To answer your question: metal lips scare me, I like human colored lips.   ;)

I was just wondering if an increase in ISO means you're closer to an increase in exposure time because perhaps they are related in digital capture (obviously they are not related with film capture).

I assume that the digital gods made digital capture similar to film capture (ISO, exposure, etc...) but in digital you're really just dealing with a sensor and algorithms (programs) on the light that strikes the sensor. The range I've seen with my H3DII39 blows away film! In fact, often times I wonder why I'm still shooting in 1/3 stops and bracketing so much! It's just not as necessary with digital because it can be programmatically altered on the workstation.

I suppose, if not limited to the constraints of film legacy, digital capture could have been something much different.

Is there any new information about the 64-second exposure bump? How noisy are the results? Will it use black calibration shot like PO?

If using a mathematical temperature based black calibration, will there be an issue with rapidly changing temperatures, such as at sunrise or sunset (when I am out shooting and needing more exposure time)?

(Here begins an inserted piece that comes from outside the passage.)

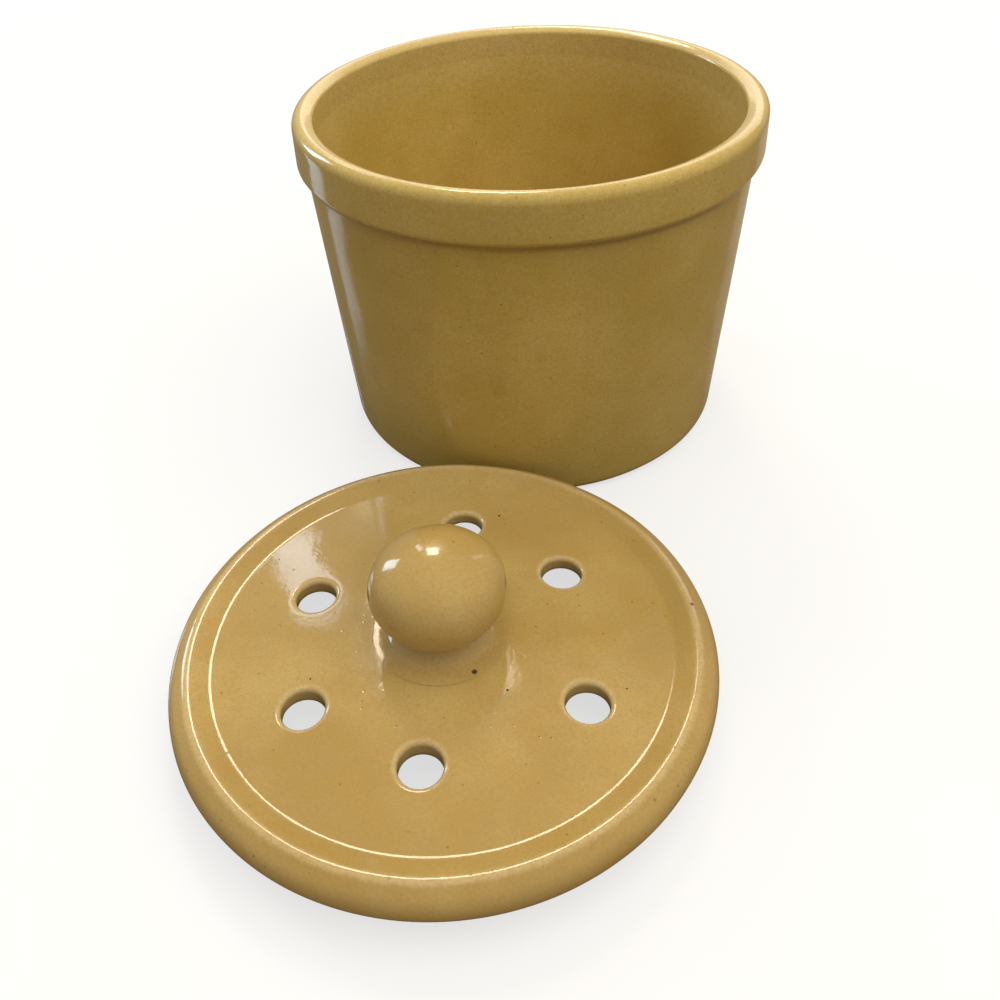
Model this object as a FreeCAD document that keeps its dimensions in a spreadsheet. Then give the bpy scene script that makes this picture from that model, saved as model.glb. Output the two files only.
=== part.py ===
import FreeCAD, Part
import math
import os
import Sketcher

# Garlic keeper in glazed stoneware: a tapered crock with a banded rim, and a
# vented lid with a ball knob that lies beside it.
# Millimetres, +Z up. The origin is the middle of the crock's flat base.

doc = FreeCAD.newDocument("garlic_keeper")

# Driving dimensions
SIZES = [
    # the crock
    ("rim_diameter", 127.0),
    ("crock_height", 94.4),
    ("base_diameter", 110.0),
    ("band_height", 14.4),
    ("band_overhang", 2.3),
    ("band_step", 1.85),
    ("band_edge_round", 2.0),
    ("band_cove", 3.0),
    ("rim_outer_round", 2.8),
    ("rim_inner_round", 1.2),
    ("rim_slope", 27.0),
    ("rim_thickness", 5.9),
    ("mouth_land", 8.6),
    ("wall_thickness", 5.2),
    ("floor_thickness", 6.5),
    ("floor_round", 9.0),
    ("base_round", 3.5),
    # the lid
    ("lid_overlap", 2.8),
    ("flange_clearance", 1.2),
    ("flange_depth", 7.2),
    ("flange_thickness", 5.2),
    ("flange_edge_round", 1.6),
    ("flange_root_round", 1.0),
    ("ceiling_rise", 2.8),
    ("ceiling_round", 2.2),
    ("lid_side_height", 4.6),
    ("lid_side_round", 4.4),
    ("lid_foot_round", 2.2),
    ("crest_inset", 4.4),
    ("crest_rise", 7.5),
    ("crest_round", 2.4),
    ("valley_inset", 9.6),
    ("valley_rise", 5.5),
    ("valley_round", 3.4),
    ("seat_rise", 8.0),
    # the vents, cut by hand, so each has its own angle and its own reach
    ("vent_diameter", 9.0),
    ("vent_top_round", 1.3),
    ("vent_under_round", 0.8),
    ("vent_angle_1", 33.5),
    ("vent_angle_2", 84.5),
    ("vent_angle_3", 160.0),
    ("vent_angle_4", 215.5),
    ("vent_angle_5", 266.2),
    ("vent_angle_6", 330.2),
    ("vent_reach_1", 32.4),
    ("vent_reach_2", 34.2),
    ("vent_reach_3", 31.8),
    ("vent_reach_4", 34.0),
    ("vent_reach_5", 32.8),
    ("vent_reach_6", 36.0),
    # the knob
    ("knob_width", 30.0),
    ("knob_height", 22.3),
    ("knob_side_round", 9.0),
    ("neck_diameter", 18.0),
    ("neck_height", 4.4),
    ("neck_cove", 3.0),
    ("neck_top_round", 1.0),
    ("foot_diameter", 25.0),
    ("foot_edge", 0.5),
    # where the lid lies, with its edge beside the crock's wall
    ("lid_gap", 1.0),
    ("lid_bearing", -100.4),
]


def make_sheet():
    sheet = doc.addObject("Spreadsheet::Sheet", "sizes")
    for row, (alias, size) in enumerate(SIZES, start=1):
        sheet.set(f"A{row}", alias)
        sheet.set(f"B{row}", str(size))
        sheet.setAlias(f"B{row}", alias)
    doc.recompute()
    return sheet


sheet = make_sheet()

# Places that several features share, as expressions on the sheet
RIM = "sizes.rim_diameter / 2"
MOUTH = f"({RIM} - sizes.rim_thickness)"
WALL_TOP = f"({RIM} - sizes.band_overhang)"
BASE = "sizes.base_diameter / 2"
BAND_FOOT = "(sizes.crock_height - sizes.band_height)"
BAND_EDGE = f"({BAND_FOOT} + sizes.band_step)"
LAND_FOOT = "(sizes.crock_height - sizes.mouth_land)"
# the rim's top falls inwards, so its sharp outer corner is above the rounded rim
RIM_ANGLE = "sizes.rim_slope * 1 deg"
RIM_CORNER = f"(sizes.crock_height + sizes.rim_outer_round * (1 / cos({RIM_ANGLE}) + tan({RIM_ANGLE}) - 1))"
MOUTH_CORNER = f"({RIM_CORNER} - sizes.rim_thickness * tan({RIM_ANGLE}))"
INNER_FLOOR = f"({BASE} + ({WALL_TOP} - {BASE}) * sizes.floor_thickness / {BAND_FOOT} - sizes.wall_thickness)"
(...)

Realistically, how close are we to the 64-second exposure bump? What do you honestly think? Thanks!

Kind regards,
Derek

As far as I can glean from R&D exposure time and ISO bumps are not necessarily inextricably linked!  Therefore they kinda have to be dealt with separately.

I will gather some 64s information this week.

Thats a good point about temperature variations and the answer is I don't know!  I will attempt to find out in layman's terms.  ;-)

David


Dustbak

David,

Thx for the update and letting the MkI and CF users know that their speed bump (ISO) is being worked at. Naturally we are keen to get that even if not so much for the 64sec update.